Policing (Bassetlaw)
Oral Answers to Questions — Home Department
2:30 pm

John Mann (Bassetlaw, Labour)
Luckily for the Minister, I got the figures last Friday from the chief superintendent. We have only 16 police officers covering the whole of the Bassetlaw and Newark division, and that is because all the rest are down in the city of Nottingham, which has had loads of murders. As it now has nothing like that number of murders, is it not time that the Government intervened to get the police authority to shift police back from the cities and into the rural areas and the mining communities where they are needed?
Annotations
James Clark
Posted on 29 Oct 2009 11:23 am (Report this annotation)
I get the impression that Nottinghamshire police authority and the chief constable are as thick as thieves. Indeed, I have written letters of complaint regarding unacceptable Newark police behaviour to the chief constable and she gave me the impression that personally she couldn't give a tinker's damn about my dissatisfaction and gave the concern to the chief superintendent David Wakelin.

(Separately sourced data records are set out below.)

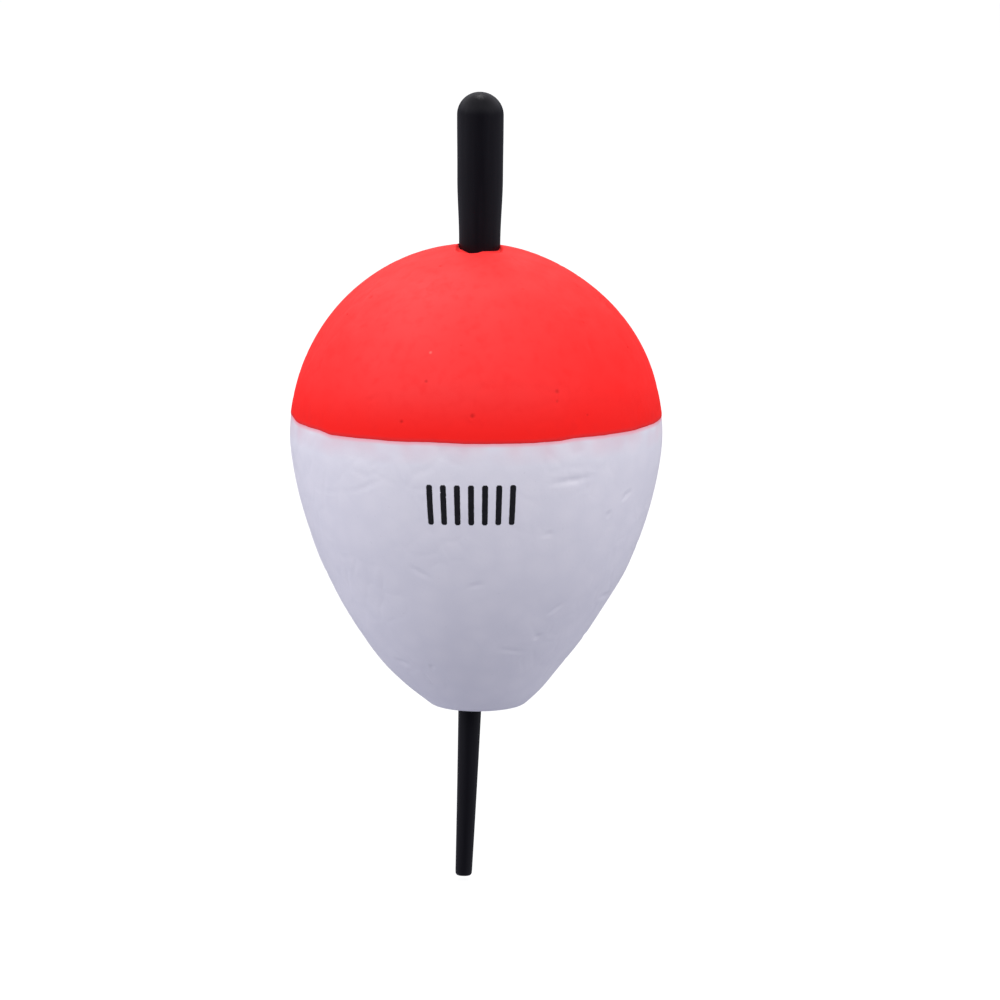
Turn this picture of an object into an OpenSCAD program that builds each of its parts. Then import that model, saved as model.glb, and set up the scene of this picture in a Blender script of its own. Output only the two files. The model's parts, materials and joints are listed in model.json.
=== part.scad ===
// Peg float for fishing: a foam egg with a painted crown, held on the line by a tapered plastic peg.
// The origin is on the body's axis at the middle of its flat bottom, and +Z points up through the crown.

/* [Body] */
// Diameter of the body over its white coat
body_d = 47.8; // [44:0.1:52]
// Height of the body over its white coat, from the flat bottom to the crown
body_h = 59.9; // [57:0.1:66]
// How far below its widest ring the body still follows the crown's sphere, in degrees
flank_start = 8.6; // [6:0.1:12]
// Slope at which the long flank ends, in degrees from upright
flank_end = 48.4; // [46:0.1:52]
// Radius of the corner between the flank and the flat bottom
corner_r = 2.1; // [1.5:0.1:3]

/* [Bore] */
// Diameter of the bore that the line runs through
bore_d = 5.4; // [5.4:0.1:6]
// How far the bore stands off the body's axis
bore_offset = 0.4; // [0:0.1:0.8]

/* [Paint] */
// Thickness of the white coat
white_t = 0.2; // [0.15:0.05:0.3]
// Thickness of the red coat, which lies over the white one
red_t = 0.1; // [0.1:0.05:0.2]
// Height of the line between red and white
colour_line = 36.9; // [33:0.1:45]

/* [Load mark] */
// Number of strokes, one for each five grams that the float carries
stroke_count = 7; // [1:1:9]
// Width of one stroke
stroke_w = 0.75; // [0.5:0.05:0.9]
// Distance from one stroke to the next
stroke_pitch = 1.75; // [1.5:0.05:2]
// Length of a stroke
stroke_len = 5.2; // [3:0.1:6]
// Height of the mark's lower edge
mark_low = 26.4; // [22:0.1:27]
// How far round the body the mark stands from the front, in degrees
mark_turn = -1.5; // [-20:0.1:20]

/* [Peg] */
// Diameter of the peg's head
head_d = 5.9; // [5.7:0.05:6.4]
// Length of the head's straight part, below its round end
head_len = 8; // [6:0.5:12]
// Length of the neck, between the head and the crown
neck_len = 8.35; // [6:0.05:12]
// Diameter of the peg where it enters the crown
mouth_d = 5.26; // [5:0.02:5.3]
// Diameter of the peg at its lower tip
tip_d = 2.06; // [1.6:0.02:2.6]
// Length of the shank, from the crown down to the tip
shank_len = 82; // [74:1:95]
// Radius of the tip's rounded edge
tip_round = 0.45; // [0.2:0.05:0.6]

/* [Hidden] */
$fn = 240;

// Body outline: the crown's sphere, one long flank arc and a corner arc, each tangent to the next
crown_r = body_d / 2;
equator_z = body_h - crown_r;
flank_r = (equator_z - crown_r * sin(flank_start) - corner_r * (1 - sin(flank_end)))
    / (sin(flank_end) - sin(flank_start));
flank_c = [
    (crown_r - flank_r) * cos(flank_start),
    equator_z - (crown_r - flank_r) * sin(flank_start)
];
corner_c = [flank_c.x + (flank_r - corner_r) * cos(flank_end), corner_r];

// Number of straight steps that stand for each of the three arcs
crown_steps = 36;
flank_steps = 24;
corner_steps = 8;

// The load mark's ink, and the body's radius where the mark is
ink_t = 0.06;
mark_drop = flank_c.y - mark_low - stroke_len / 2;
mark_r = flank_c.x + sqrt(flank_r * flank_r - mark_drop * mark_drop);

bore_r = bore_d / 2;
// Spare length of the bore's cutter at each end
cut_spare = 1;

// The peg is wedged across the bore: it rests on one side at the crown and on the other at the bottom,
// less a little room where the two would touch
touch_gap = 0.02;
top_z = body_h + red_t;
head_r = head_d / 2;
mouth_r = mouth_d / 2;
tip_r = tip_d / 2;
exit_r = mouth_r - (mouth_r - tip_r) * top_z / shank_len;
play_top = bore_r - mouth_r - touch_gap;
play_bottom = bore_r - exit_r - touch_gap;
peg_lean = atan((play_top + play_bottom) / top_z);

// Points along an arc, without its first one; angles are in degrees, anticlockwise from the right
function arc(centre, radius, from, to, steps) = [
    for (i = [1 : steps])
        let (angle = from + (to - from) * i / steps)
            centre + radius * [cos(angle), sin(angle)]
];

// Half of the body's cross-section, grown by `out` all round
module outline(out) {
    crown = arc([0, equator_z], crown_r + out, 90, -flank_start, crown_steps);
    flank = arc(flank_c, flank_r + out, -flank_start, -flank_end, flank_steps);
    corner = arc(corner_c, corner_r + out, -flank_end, -90, corner_steps);
    polygon(concat([[0, -out], [0, body_h + out]], crown, flank, corner));
}

// Half of the cross-section of a layer on the body, between two growths of its outline
module layer(inner, outer) {
    difference() {
        outline(outer);
        outline(inner);
    }
}

module bore() {
    translate([bore_offset, 0, -cut_spare]) cylinder(h = body_h + 2 * cut_spare, r = bore_r);
}

module foam_core() {
    color("whitesmoke") difference() {
        rotate_extrude() outline(-white_t);
        bore();
    }
}

module white_coat() {
    color("lavender") difference() {
        rotate_extrude() layer(-white_t, 0);
        bore();
    }
}

module red_coat() {
    color("tomato") difference() {
        rotate_extrude() intersection() {
            layer(0, red_t);
            translate([0, colour_line]) square([body_d, body_h]);
        }
        bore();
    }
}

// One ink stroke, lying on the white coat and centred on the angle `turn`
module stroke(turn) {
    width_angle = stroke_w / mark_r * 180 / PI;
    rotate([0, 0, turn - width_angle / 2]) rotate_extrude(angle = width_angle) intersection() {
        layer(0, ink_t);
        translate([0, mark_low]) square([body_d, stroke_len]);
    }
}

module load_mark() {
    front = -90;
    pitch_angle = stroke_pitch / mark_r * 180 / PI;
    color("black") for (i = [0 : stroke_count - 1]) {
        stroke(front + mark_turn + (i - (stroke_count - 1) / 2) * pitch_angle);
    }
}

// Half of the peg's cross-section, upright, with its height counted from the crown
module peg_outline() {
    polygon([
        [0, -shank_len],
        [tip_r - tip_round, -shank_len],
        [tip_r, tip_round - shank_len],
        [mouth_r, 0],
        [head_r, neck_len],
        [head_r, neck_len + head_len],
        [0, neck_len + head_len]
    ]);
    intersection() {
        translate([tip_r - tip_round, tip_round - shank_len]) circle(tip_round);
        translate([0, -shank_len]) square([tip_r, tip_round]);
    }
    intersection() {
        translate([0, neck_len + head_len]) circle(head_r);
        translate([0, neck_len + head_len]) square(head_r);
    }
}

module peg() {
    color("dimgray") translate([bore_offset + play_top, 0, top_z]) rotate([0, peg_lean, 0])
        rotate_extrude() peg_outline();
}

foam_core();
white_coat();
red_coat();
load_mark();
peg();
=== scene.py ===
import json
import math
import random

import bmesh
import bpy
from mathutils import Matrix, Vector, noise


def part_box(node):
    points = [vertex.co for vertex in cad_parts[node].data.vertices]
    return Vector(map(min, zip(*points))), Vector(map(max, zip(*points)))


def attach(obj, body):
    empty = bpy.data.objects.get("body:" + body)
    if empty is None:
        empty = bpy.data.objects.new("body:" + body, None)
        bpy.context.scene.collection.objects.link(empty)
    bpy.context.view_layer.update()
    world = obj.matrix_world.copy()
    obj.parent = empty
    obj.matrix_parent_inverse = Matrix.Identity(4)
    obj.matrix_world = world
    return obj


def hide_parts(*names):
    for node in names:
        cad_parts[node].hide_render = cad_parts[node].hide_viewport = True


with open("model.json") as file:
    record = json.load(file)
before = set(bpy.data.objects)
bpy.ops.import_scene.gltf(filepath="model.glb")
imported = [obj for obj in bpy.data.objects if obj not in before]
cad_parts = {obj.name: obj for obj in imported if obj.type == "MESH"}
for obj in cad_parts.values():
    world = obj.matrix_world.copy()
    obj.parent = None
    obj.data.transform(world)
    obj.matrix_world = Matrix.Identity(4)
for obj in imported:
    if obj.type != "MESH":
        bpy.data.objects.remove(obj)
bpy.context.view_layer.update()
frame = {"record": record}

# Looks of the peg float: a painted foam body with a printed load mark, and its black plastic peg.
# Lengths are in metres. Turns are in radians round the body from its front (-Y), towards +X.

MM = 0.001
UP = Vector((0, 0, 1))

# ---------------------------------------------------------------------------------------------
# Sizes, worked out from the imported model
# ---------------------------------------------------------------------------------------------

mounts = {mount["name"]: mount for mount in frame["record"]["mounts"]}
foam_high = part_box("foam_core")[1]
white_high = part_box("white_coat")[1]
red_low, red_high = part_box("red_coat")
mark_low, mark_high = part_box("load_mark")
peg_low, peg_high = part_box("peg")

CROWN_R = white_high.x
WHITE_T = white_high.x - foam_high.x
BORE_R = mounts["line_bore"]["dims"]["r_mm"] * MM
BORE_X = mounts["line_bore"]["pos_m"][0]
BORE_NEAR = BORE_R - BORE_X
EQUATOR = white_high.z - math.sqrt(CROWN_R**2 - BORE_NEAR**2)

# The red coat is a little thinner than the model's, which leaves room for its lip and its nib
RED_T = 0.85 * (red_high.z - white_high.z)

# The outline's two slopes and its corner, as the model has them
FLANK_START = math.radians(8.6)
FLANK_END = math.radians(48.4)
CORNER_R = 2.1 * MM

FLANK_R = (
    EQUATOR - CROWN_R * math.sin(FLANK_START) - CORNER_R * (1 - math.sin(FLANK_END))
) / (math.sin(FLANK_END) - math.sin(FLANK_START))
FLANK_C = Vector((
    (CROWN_R - FLANK_R) * math.cos(FLANK_START),
    EQUATOR - (CROWN_R - FLANK_R) * math.sin(FLANK_START),
))
FLAT_R = FLANK_C.x + (FLANK_R - CORNER_R) * math.cos(FLANK_END)

# Each arc of the outline: its centre (radius, height), its own radius, and its first and last slope
ARCS = [
    (Vector((FLAT_R, CORNER_R)), CORNER_R, -math.pi / 2, -FLANK_END),
    (FLANK_C, FLANK_R, -FLANK_END, -FLANK_START),
    (Vector((0, EQUATOR)), CROWN_R, -FLANK_START, math.pi / 2),
]
OUTLINE_LENGTH = FLAT_R + sum(radius * (end - start) for _, radius, start, end in ARCS)
CROWN_RIM = OUTLINE_LENGTH - CROWN_R * math.asin(BORE_R / CROWN_R)

# ---------------------------------------------------------------------------------------------
# The body's skin: its outline turned round the axis, and what makes a cast body uneven
# ---------------------------------------------------------------------------------------------

# How much of the outline bends aside to meet the bore, which stands off the axis
RIM_BLEND = 5 * MM

# Faint seams between the foam's beads, with their width as a share of a bead, and broad waves
BEAD_SIZE = 3.0 * MM
SEAM_DEPTH = 0.045 * MM
SEAM_WIDTH = 0.16
SEAM_PATCH_SIZE = 2.4 * BEAD_SIZE
WAVE_SIZE = 11 * MM
WAVE_RELIEF = 0.05 * MM

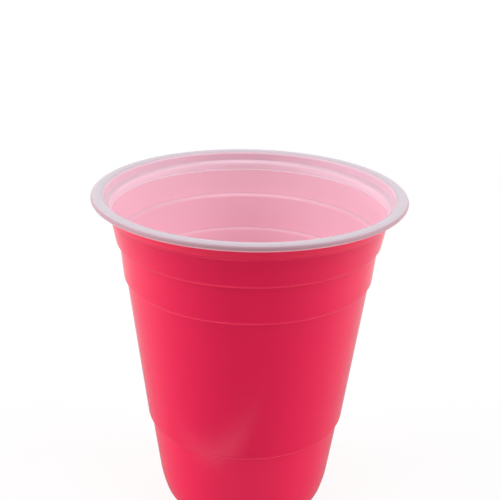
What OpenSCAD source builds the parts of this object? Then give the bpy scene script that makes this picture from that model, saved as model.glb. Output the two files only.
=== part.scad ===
// Thin formed party cup with a rolled lip, three stacking ledges and a recessed base.
// The cup is one sheet. A line through the middle of the sheet is drawn as a few
// corners, its corners are bent to arcs, it gets the thickness of the sheet, and it
// is turned about the axis of the cup. The cup stands on Z = 0 with its axis on Z.

/* [Whole cup] */
// Height from the standing face to the top of the lip
cup_h = 107; // [103:0.5:112]
// Diameter over the rolled lip
rim_d = 95; // [90:0.5:100]
// Thickness of the formed sheet
wall = 0.4; // [0.3:0.05:0.5]

/* [Rolled lip] */
// Width of the roll, from the mouth to the outside
lip_w = 3.9; // [3.6:0.1:4.5]
// Height of the roll
lip_h = 2.3; // [2.1:0.1:2.8]
// Gap between the turned-under edge and the neck
curl_gap = 0.3; // [0.2:0.05:0.5]

/* [Neck] */
// Depth below the rim at which the neck steps in
neck_depth = 3.6; // [3.2:0.1:4.2]
// How far the neck steps in
neck_in = 1.7; // [1.2:0.1:2]
// Depth below the rim of the lower edge of the plain band under the neck
band_depth = 6.2; // [5.8:0.1:7.5]
// How far the wall steps in under that band
band_in = 0.3; // [0.2:0.05:0.5]

/* [Ledges] */
// Depth of the upper ledge below the rim
ledge1_depth = 14.7; // [12:0.1:18]
// How far the wall steps in at the upper ledge
ledge1_in = 1; // [0.6:0.05:1.3]
// Depth of the middle ledge below the rim
ledge2_depth = 26.5; // [22:0.1:30]
// How far the wall steps in at the middle ledge
ledge2_in = 0.75; // [0.6:0.05:1.3]
// Depth of the lower ledge below the rim
ledge3_depth = 74.6; // [68:0.2:80]
// How far the wall steps in at the lower ledge
ledge3_in = 0.9; // [0.6:0.05:1.3]
// Height in which the wall makes each step
step_rise = 0.5; // [0.3:0.05:0.8]
// Radius of the sheet's bends at the steps
step_bend = 0.5; // [0.3:0.05:0.6]

/* [Taper of the wall] */
// Lean of the wall above the upper ledge, in degrees
taper_a = 10.1; // [8:0.1:12]
// Lean between the upper and the middle ledge, in degrees
taper_b = 5.3; // [4:0.1:7]
// Lean between the middle and the lower ledge, in degrees
taper_c = 6.9; // [5.5:0.1:8]
// Lean below the lower ledge, in degrees
taper_d = 7.6; // [6:0.1:9]

/* [Base] */
// Height above the standing face at which the wall turns in to the hip
hip_z = 9.6; // [9:0.2:11.5]
// Radius of the long bend at the hip
hip_bend = 38; // [25:1:45]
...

His negative and unhelpful response gave me the feeling that its all for one and one for all and that it really is a complete waste of time complaining because clearly to my way of thinking, their moral compass, of right and wrong and how they should behave was entirely dysfunctional.
Another disappointing and seemingly dysfunctional being is the Newark MP for some of the people, that gave me the impression that he regarded the "hot spots" of Nottingham to surpass the needs of his constituents and to this day it seemed to me that he is happy to rest on his laurels while there are 2,380 police officers in Nottingham and only 16 police officers for the whole of the Bassetlaw and Newark division.
I cannot help feeling that those that are supposed to be a public service, come across like they are our master and that our views are but empty words to them of no significance and that they are incapable of pathos the quality that arouses emotions of pity or sorrow for the misfortunes of others.
To my mind and with deep regret I perceive the upper echelons of Nottinghamshire police and especially Patrick Mercer to be little better than unfeeling automatons.
Right is right, even if everyone is against it; and wrong is wrong, even if everyone is for it.